<<<<

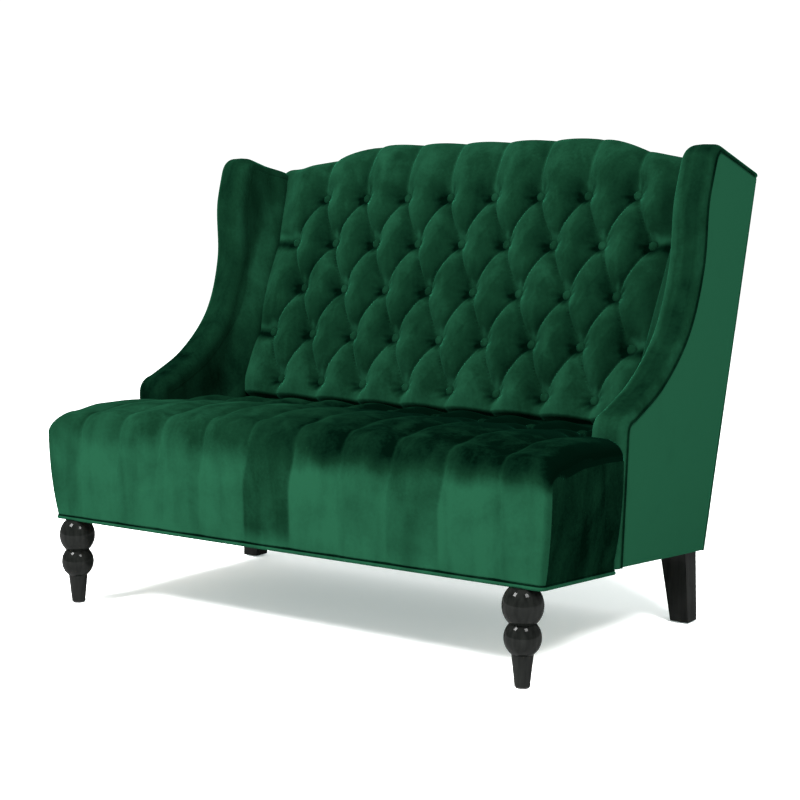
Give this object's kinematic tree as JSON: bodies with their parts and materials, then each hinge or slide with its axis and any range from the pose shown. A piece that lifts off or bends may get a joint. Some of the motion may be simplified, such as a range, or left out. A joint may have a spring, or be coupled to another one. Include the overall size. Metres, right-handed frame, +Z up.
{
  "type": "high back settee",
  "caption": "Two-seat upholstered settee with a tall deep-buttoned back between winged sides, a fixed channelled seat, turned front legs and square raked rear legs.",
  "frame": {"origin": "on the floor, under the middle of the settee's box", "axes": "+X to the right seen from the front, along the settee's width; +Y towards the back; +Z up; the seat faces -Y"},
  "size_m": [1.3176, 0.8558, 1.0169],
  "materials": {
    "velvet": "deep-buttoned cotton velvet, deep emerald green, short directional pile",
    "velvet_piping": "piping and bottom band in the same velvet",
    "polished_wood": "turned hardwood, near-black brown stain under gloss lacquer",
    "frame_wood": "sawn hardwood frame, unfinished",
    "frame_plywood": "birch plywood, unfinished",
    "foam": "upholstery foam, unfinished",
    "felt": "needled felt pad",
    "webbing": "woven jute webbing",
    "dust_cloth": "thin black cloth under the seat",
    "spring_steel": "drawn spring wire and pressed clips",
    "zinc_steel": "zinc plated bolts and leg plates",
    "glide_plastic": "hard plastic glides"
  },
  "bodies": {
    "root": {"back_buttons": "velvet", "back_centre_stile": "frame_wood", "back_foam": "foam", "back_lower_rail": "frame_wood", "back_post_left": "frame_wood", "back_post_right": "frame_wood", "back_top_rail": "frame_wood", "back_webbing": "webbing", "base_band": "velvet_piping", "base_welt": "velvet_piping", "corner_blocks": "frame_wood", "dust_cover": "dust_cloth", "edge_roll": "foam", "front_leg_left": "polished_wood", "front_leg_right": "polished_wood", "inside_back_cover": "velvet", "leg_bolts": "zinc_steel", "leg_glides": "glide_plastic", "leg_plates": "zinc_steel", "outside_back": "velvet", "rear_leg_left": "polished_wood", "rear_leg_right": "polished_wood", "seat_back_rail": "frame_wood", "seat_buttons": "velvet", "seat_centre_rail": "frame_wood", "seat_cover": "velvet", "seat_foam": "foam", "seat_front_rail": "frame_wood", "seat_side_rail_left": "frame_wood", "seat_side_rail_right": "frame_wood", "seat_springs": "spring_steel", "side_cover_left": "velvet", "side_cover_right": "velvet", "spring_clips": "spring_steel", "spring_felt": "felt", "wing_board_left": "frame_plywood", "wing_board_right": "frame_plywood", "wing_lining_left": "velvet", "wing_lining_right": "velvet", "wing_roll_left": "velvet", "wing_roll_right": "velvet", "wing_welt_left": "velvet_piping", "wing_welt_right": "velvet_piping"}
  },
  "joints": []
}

>>>>

SET PROBLEM:
Reproduce every line of the material above exactly.

SOLUTION FOR THIS TASK:
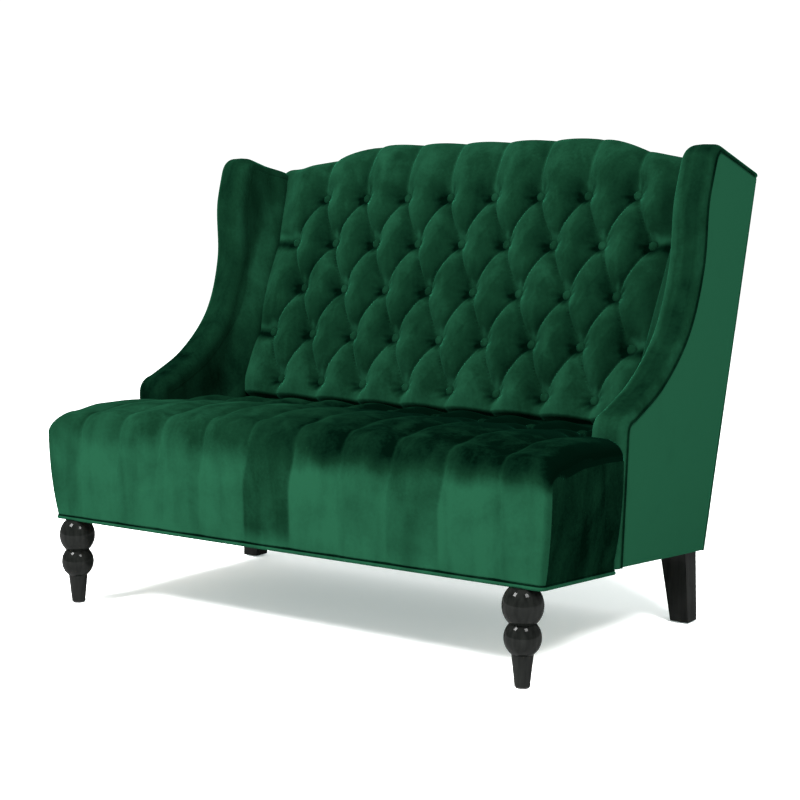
Give this object's kinematic tree as JSON: bodies with their parts and materials, then each hinge or slide with its axis and any range from the pose shown. A piece that lifts off or bends may get a joint. Some of the motion may be simplified, such as a range, or left out. A joint may have a spring, or be coupled to another one. Include the overall size. Metres, right-handed frame, +Z up.
{
  "type": "high back settee",
  "caption": "Two-seat upholstered settee with a tall deep-buttoned back between winged sides, a fixed channelled seat, turned front legs and square raked rear legs.",
  "frame": {"origin": "on the floor, under the middle of the settee's box", "axes": "+X to the right seen from the front, along the settee's width; +Y towards the back; +Z up; the seat faces -Y"},
  "size_m": [1.3176, 0.8558, 1.0169],
  "materials": {
    "velvet": "deep-buttoned cotton velvet, deep emerald green, short directional pile",
    "velvet_piping": "piping and bottom band in the same velvet",
    "polished_wood": "turned hardwood, near-black brown stain under gloss lacquer",
    "frame_wood": "sawn hardwood frame, unfinished",
    "frame_plywood": "birch plywood, unfinished",
    "foam": "upholstery foam, unfinished",
    "felt": "needled felt pad",
    "webbing": "woven jute webbing",
    "dust_cloth": "thin black cloth under the seat",
    "spring_steel": "drawn spring wire and pressed clips",
    "zinc_steel": "zinc plated bolts and leg plates",
    "glide_plastic": "hard plastic glides"
  },
  "bodies": {
    "root": {"back_buttons": "velvet", "back_centre_stile": "frame_wood", "back_foam": "foam", "back_lower_rail": "frame_wood", "back_post_left": "frame_wood", "back_post_right": "frame_wood", "back_top_rail": "frame_wood", "back_webbing": "webbing", "base_band": "velvet_piping", "base_welt": "velvet_piping", "corner_blocks": "frame_wood", "dust_cover": "dust_cloth", "edge_roll": "foam", "front_leg_left": "polished_wood", "front_leg_right": "polished_wood", "inside_back_cover": "velvet", "leg_bolts": "zinc_steel", "leg_glides": "glide_plastic", "leg_plates": "zinc_steel", "outside_back": "velvet", "rear_leg_left": "polished_wood", "rear_leg_right": "polished_wood", "seat_back_rail": "frame_wood", "seat_buttons": "velvet", "seat_centre_rail": "frame_wood", "seat_cover": "velvet", "seat_foam": "foam", "seat_front_rail": "frame_wood", "seat_side_rail_left": "frame_wood", "seat_side_rail_right": "frame_wood", "seat_springs": "spring_steel", "side_cover_left": "velvet", "side_cover_right": "velvet", "spring_clips": "spring_steel", "spring_felt": "felt", "wing_board_left": "frame_plywood", "wing_board_right": "frame_plywood", "wing_lining_left": "velvet", "wing_lining_right": "velvet", "wing_roll_left": "velvet", "wing_roll_right": "velvet", "wing_welt_left": "velvet_piping", "wing_welt_right": "velvet_piping"}
  },
  "joints": []
}